И в самом деле… Анна Николаевна тоже говорила: «Домашняя работа никому не видна» и любила, когда ее хвалили, но часто усмехалась:
Шила милому кисет,Вышла рукавица.Меня милый похвалил,Что за мастерица!
Со свекровью они жили дружно. Но на этот раз никто не сказал матери о том, что на завод приедет Горький, и она обиделась. Особенно рассердилась она на невестку, которая не могла этого не знать. Недаром она с утра ушла на завод якобы потому, что шила там занавески для столовой. Это было объяснение для матери, а на самом деле просто не нашла нужным позвать с собой. Евдокия Николаевна удивлялась, как это дети не придавали приезду Горького на завод особого значения.
А невестка говорила:
— Иван Алексеевич, тоже как и Горький, сам всего достиг.

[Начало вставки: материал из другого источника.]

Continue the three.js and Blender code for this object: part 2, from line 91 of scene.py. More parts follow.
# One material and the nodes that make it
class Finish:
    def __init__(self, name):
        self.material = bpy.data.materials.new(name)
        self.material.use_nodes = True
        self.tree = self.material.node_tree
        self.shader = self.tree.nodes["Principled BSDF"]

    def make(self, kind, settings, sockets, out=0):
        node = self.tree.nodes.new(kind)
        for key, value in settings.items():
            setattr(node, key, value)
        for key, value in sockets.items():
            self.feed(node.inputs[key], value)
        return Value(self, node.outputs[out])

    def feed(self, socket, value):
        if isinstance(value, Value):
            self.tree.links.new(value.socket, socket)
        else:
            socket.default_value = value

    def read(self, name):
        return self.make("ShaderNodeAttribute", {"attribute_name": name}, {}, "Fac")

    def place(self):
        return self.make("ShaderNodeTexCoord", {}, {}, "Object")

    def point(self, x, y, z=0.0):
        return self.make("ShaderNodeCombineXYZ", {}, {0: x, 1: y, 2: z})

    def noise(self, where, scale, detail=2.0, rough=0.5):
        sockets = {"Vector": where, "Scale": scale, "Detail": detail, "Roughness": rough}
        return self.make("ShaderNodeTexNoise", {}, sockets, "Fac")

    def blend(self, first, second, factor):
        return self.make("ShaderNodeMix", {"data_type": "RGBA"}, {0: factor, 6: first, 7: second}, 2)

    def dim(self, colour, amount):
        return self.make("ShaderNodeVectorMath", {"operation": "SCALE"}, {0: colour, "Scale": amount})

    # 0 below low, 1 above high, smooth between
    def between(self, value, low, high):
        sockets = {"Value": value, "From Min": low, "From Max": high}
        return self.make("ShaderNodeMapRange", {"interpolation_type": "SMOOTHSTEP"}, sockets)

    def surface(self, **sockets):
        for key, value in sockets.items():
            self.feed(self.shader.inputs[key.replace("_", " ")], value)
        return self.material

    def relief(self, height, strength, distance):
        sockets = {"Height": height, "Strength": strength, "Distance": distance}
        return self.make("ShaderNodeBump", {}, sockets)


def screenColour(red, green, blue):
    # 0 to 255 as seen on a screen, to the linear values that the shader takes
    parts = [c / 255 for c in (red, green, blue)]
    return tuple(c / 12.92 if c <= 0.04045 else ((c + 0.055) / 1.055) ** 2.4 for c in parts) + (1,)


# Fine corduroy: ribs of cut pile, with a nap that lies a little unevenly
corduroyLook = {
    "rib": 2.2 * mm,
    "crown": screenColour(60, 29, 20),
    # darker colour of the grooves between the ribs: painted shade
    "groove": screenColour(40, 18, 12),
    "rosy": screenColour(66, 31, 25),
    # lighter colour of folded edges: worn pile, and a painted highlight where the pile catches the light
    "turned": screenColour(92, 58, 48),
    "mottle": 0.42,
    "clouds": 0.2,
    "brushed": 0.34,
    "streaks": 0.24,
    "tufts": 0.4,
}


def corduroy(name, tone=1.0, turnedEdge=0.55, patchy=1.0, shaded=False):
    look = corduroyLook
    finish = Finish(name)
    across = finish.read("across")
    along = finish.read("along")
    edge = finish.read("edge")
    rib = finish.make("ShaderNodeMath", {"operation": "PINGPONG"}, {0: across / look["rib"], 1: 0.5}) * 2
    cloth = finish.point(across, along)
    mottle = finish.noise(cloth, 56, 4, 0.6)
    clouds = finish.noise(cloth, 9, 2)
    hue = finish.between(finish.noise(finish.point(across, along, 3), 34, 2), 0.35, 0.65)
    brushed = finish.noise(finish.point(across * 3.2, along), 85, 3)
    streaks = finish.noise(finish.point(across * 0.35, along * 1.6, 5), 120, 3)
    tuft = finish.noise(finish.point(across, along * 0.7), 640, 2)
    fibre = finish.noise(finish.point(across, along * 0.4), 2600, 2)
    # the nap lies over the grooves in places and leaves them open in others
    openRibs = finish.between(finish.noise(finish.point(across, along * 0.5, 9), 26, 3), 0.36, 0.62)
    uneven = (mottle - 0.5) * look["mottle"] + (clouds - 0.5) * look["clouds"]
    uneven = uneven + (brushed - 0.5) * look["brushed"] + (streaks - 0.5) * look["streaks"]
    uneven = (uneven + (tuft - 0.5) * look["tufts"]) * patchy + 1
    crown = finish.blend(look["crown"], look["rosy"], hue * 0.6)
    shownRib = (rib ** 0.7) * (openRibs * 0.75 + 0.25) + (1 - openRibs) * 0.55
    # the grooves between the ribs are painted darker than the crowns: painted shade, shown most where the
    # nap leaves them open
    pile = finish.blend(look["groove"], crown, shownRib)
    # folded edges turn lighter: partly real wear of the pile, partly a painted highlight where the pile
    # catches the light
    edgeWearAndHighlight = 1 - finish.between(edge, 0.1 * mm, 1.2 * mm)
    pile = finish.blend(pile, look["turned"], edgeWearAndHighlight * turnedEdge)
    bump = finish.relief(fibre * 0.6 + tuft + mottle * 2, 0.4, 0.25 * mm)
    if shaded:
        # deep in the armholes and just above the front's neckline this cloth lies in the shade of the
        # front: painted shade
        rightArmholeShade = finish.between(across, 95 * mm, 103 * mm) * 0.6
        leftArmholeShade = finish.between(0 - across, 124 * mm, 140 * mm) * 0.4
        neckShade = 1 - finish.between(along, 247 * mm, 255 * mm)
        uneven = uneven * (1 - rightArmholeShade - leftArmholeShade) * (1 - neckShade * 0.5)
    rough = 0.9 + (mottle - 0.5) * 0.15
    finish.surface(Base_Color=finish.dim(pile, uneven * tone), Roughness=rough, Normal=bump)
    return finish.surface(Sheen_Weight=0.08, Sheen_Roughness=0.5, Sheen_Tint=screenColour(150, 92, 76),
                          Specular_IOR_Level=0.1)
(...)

В семье Лихачевых любили Михаила Ивановича Калинина и постоянно рассказывали о том, как Михаил Иванович послал своих детей к старому другу, рабочему-путиловцу, просил «взять их в нахлебники» и радовался, что мальчики жили не дома, на всем готовом, а в маленькой хибарке, кололи дрова, носили воду. И вот теперь, приехав на завод, Горький назвал ее сына «создателем новой жизни». Значит, правильно его воспитали. Мать считала, что победой ее принципов была речь Горького, обращенная к Ивану Алексеевичу. Сам Иван Алексеевич не раз говорил матери, что речь идет вовсе не о том, что он, Иван Лихачев, «вышел в люди». Революция вывела в люди сотни тысяч таких, как он. Она не спорила с сыном, но у нее были свои взгляды. Что за человек, который не умеет гвоздь в стенку заколотить. Поддаваясь ее несложной агитации, Лихачев тоже старался осуществить в доме так называемое трудовое воспитание. Однако домой он возвращался, когда его дочка Валя спала, а уезжал, когда она еще не вставала. Правда, время от времени он брал маленькую Валю на завод, в подсобное хозяйство «Васькино», на строительство детского городка в Мячкове. По разве это было настоящее трудовое воспитание, о котором так много говорили в те годы и родители и учителя?!